⟨

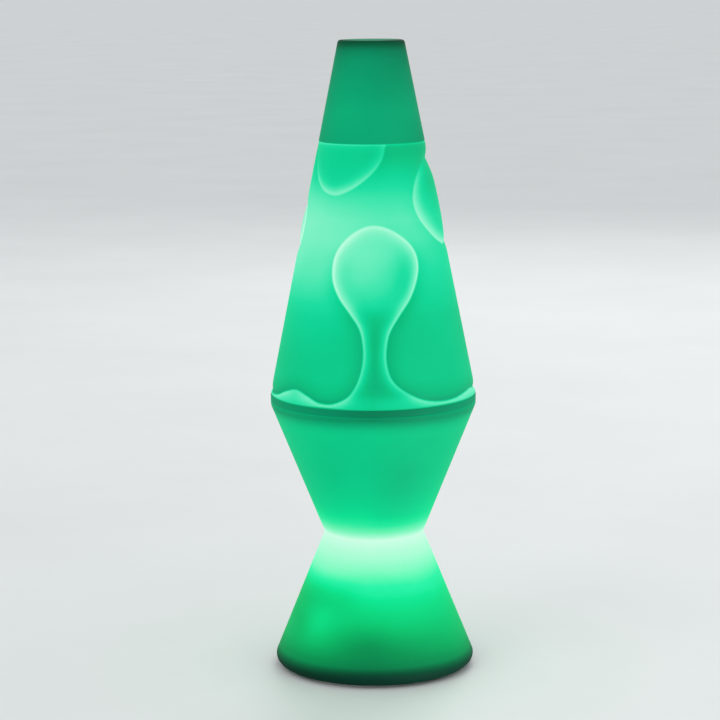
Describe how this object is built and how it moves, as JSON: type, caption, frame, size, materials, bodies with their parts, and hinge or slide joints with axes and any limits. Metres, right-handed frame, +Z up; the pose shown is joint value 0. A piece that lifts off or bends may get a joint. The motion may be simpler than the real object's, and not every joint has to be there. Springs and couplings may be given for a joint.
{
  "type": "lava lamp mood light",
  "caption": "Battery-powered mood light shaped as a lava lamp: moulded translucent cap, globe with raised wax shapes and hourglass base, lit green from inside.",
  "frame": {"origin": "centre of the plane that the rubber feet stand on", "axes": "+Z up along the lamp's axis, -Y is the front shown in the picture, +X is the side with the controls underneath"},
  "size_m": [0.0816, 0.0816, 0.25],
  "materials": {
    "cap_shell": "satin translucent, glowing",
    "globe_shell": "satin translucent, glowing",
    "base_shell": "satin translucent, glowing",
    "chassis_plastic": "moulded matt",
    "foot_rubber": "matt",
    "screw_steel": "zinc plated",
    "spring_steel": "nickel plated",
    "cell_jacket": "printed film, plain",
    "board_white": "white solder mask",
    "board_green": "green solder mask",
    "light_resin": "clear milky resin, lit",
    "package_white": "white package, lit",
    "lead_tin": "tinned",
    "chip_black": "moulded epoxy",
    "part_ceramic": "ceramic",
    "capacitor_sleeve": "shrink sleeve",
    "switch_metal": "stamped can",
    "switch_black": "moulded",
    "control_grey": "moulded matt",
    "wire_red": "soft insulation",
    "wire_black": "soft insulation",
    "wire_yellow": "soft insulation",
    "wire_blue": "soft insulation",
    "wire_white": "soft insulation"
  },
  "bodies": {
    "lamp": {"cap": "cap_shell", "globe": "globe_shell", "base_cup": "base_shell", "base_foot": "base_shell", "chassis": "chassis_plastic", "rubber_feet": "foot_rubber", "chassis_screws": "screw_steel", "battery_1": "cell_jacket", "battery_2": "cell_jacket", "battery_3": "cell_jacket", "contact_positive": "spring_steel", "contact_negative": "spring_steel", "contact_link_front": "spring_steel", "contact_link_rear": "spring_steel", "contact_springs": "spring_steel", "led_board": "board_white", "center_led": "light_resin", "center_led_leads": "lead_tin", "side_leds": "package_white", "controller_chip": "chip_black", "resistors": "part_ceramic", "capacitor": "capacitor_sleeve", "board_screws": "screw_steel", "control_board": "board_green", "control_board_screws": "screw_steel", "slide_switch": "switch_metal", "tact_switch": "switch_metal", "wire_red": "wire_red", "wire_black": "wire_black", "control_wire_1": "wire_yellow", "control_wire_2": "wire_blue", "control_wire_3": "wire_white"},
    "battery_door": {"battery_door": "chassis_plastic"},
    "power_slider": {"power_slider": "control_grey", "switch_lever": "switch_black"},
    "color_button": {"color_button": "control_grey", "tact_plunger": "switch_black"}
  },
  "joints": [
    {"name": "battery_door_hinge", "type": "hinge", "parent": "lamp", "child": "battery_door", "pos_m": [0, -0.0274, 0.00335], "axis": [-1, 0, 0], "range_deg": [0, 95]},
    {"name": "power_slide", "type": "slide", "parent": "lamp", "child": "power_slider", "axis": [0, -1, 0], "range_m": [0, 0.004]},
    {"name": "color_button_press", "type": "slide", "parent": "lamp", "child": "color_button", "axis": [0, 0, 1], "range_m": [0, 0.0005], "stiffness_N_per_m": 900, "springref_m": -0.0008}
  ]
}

⟩

What the task asks:
Establish how many lines of the material above hold the word "that". Nothing but the count should be returned.

Task solution:
2